▶ [What you are asked to do] Return all of the data exactly as given.

▶ [Stored data]

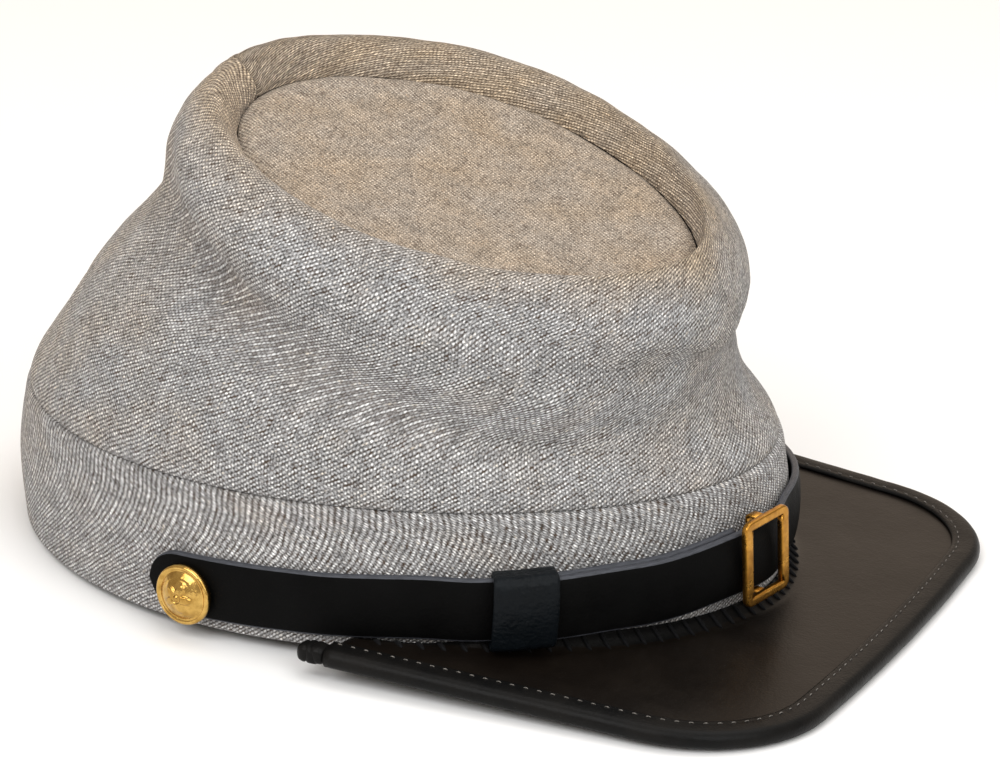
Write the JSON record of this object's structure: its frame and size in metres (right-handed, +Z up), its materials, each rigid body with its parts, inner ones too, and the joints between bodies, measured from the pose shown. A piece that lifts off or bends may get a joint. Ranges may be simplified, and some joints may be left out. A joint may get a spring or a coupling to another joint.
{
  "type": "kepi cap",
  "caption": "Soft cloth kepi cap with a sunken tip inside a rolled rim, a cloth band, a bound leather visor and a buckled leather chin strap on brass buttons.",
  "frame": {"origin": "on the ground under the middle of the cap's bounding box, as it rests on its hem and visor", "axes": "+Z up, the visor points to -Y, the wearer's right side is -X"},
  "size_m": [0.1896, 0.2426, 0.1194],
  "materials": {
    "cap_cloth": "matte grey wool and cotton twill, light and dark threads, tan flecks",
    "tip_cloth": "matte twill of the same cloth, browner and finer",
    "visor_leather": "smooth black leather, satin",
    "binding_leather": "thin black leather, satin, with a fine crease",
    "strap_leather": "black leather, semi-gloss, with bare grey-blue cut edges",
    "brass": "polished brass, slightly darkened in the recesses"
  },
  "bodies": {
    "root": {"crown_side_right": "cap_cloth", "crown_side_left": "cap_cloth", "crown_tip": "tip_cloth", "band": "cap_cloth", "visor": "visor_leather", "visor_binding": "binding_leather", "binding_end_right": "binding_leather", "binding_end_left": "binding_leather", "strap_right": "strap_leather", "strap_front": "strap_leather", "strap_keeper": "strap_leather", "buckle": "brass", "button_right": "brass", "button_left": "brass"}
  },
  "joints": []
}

▶ [Response to this task]
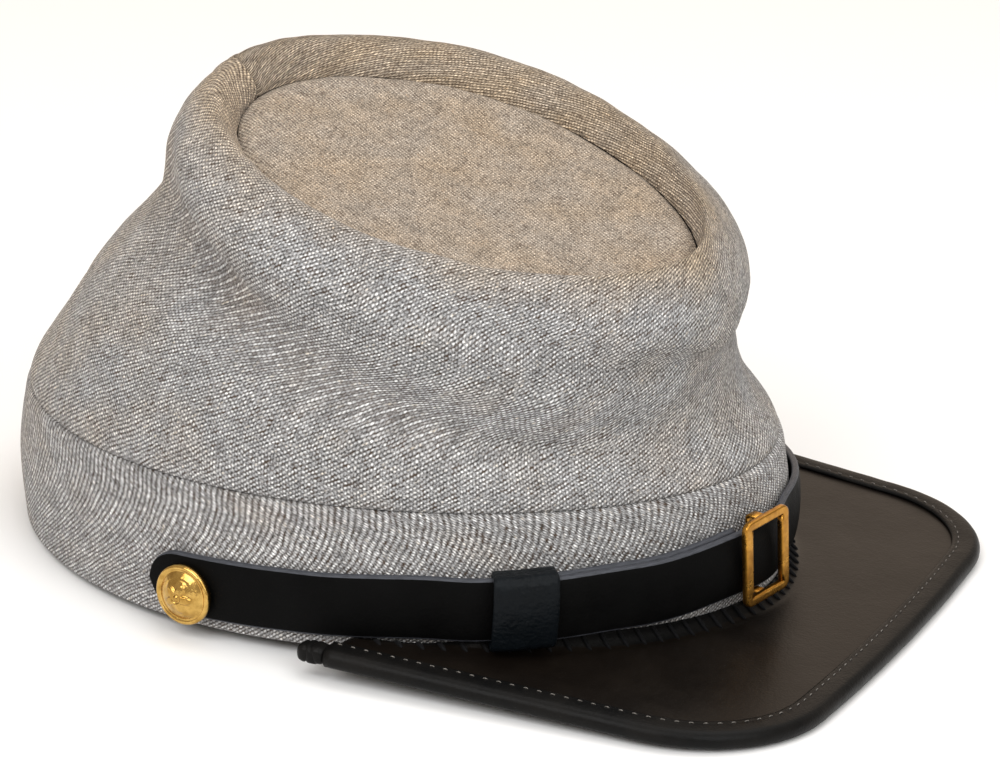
Write the JSON record of this object's structure: its frame and size in metres (right-handed, +Z up), its materials, each rigid body with its parts, inner ones too, and the joints between bodies, measured from the pose shown. A piece that lifts off or bends may get a joint. Ranges may be simplified, and some joints may be left out. A joint may get a spring or a coupling to another joint.
{
  "type": "kepi cap",
  "caption": "Soft cloth kepi cap with a sunken tip inside a rolled rim, a cloth band, a bound leather visor and a buckled leather chin strap on brass buttons.",
  "frame": {"origin": "on the ground under the middle of the cap's bounding box, as it rests on its hem and visor", "axes": "+Z up, the visor points to -Y, the wearer's right side is -X"},
  "size_m": [0.1896, 0.2426, 0.1194],
  "materials": {
    "cap_cloth": "matte grey wool and cotton twill, light and dark threads, tan flecks",
    "tip_cloth": "matte twill of the same cloth, browner and finer",
    "visor_leather": "smooth black leather, satin",
    "binding_leather": "thin black leather, satin, with a fine crease",
    "strap_leather": "black leather, semi-gloss, with bare grey-blue cut edges",
    "brass": "polished brass, slightly darkened in the recesses"
  },
  "bodies": {
    "root": {"crown_side_right": "cap_cloth", "crown_side_left": "cap_cloth", "crown_tip": "tip_cloth", "band": "cap_cloth", "visor": "visor_leather", "visor_binding": "binding_leather", "binding_end_right": "binding_leather", "binding_end_left": "binding_leather", "strap_right": "strap_leather", "strap_front": "strap_leather", "strap_keeper": "strap_leather", "buckle": "brass", "button_right": "brass", "button_left": "brass"}
  },
  "joints": []
}